The expanding University has increased tensions with the city, reducing opportunities for tax revenue in Ann Arbor amidst downsizing within the city given the recent economic environment.
“The University is not concerned about students; they are concerned about the University, and the University includes their physical plant, what they build, where they build it,” Briere said. “It includes their athletic activities, it includes maintenance of the existing physical plant and it includes their various revenue sources, but it’s not about the city and the students.”
Kunselman echoed similar views, adding that the University tends to operate like a business enterprise.
Kunselman, an Ann Arbor native and University alum, said he’s disappointed with the political insincerity and dishonesty he said he has witnessed in Ann Arbor. He said he hopes to restore a sense of trust in local government, which will, in his opinion, translate to a more positive relationship between the city and the University.
“You’re not going to get a dime from the ‘U.’ There’s already a lot of existing collaboration between the University and the city so there’s not much more that you can do there.

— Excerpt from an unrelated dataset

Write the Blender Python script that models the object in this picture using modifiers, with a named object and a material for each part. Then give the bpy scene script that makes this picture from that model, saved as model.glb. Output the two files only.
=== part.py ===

But what has been missing is trust,” Kunselman said. “The University has a very high standard for reputation, so if the government is not trusted, why would they want to be in the same room with it?”
In regards to his only loss in his six runs for City Council, Kunselman said his and Taylor’s politics and personality still differ for this election.
“That grudge is still out there,” Kunselman said. “There is a contingent of people that feel they are better than the rest of us.”
As a University employee, Kunselman has a unique approach to University and city relations. He has also emphasized his intentions to make Ann Arbor a more fiscally responsible and practical city.
“Local government has contracted in the past few years,” Kunselman said. “It’s going be a slow road to get back some of that because obviously government finance is much more constrained than it has been in years past.”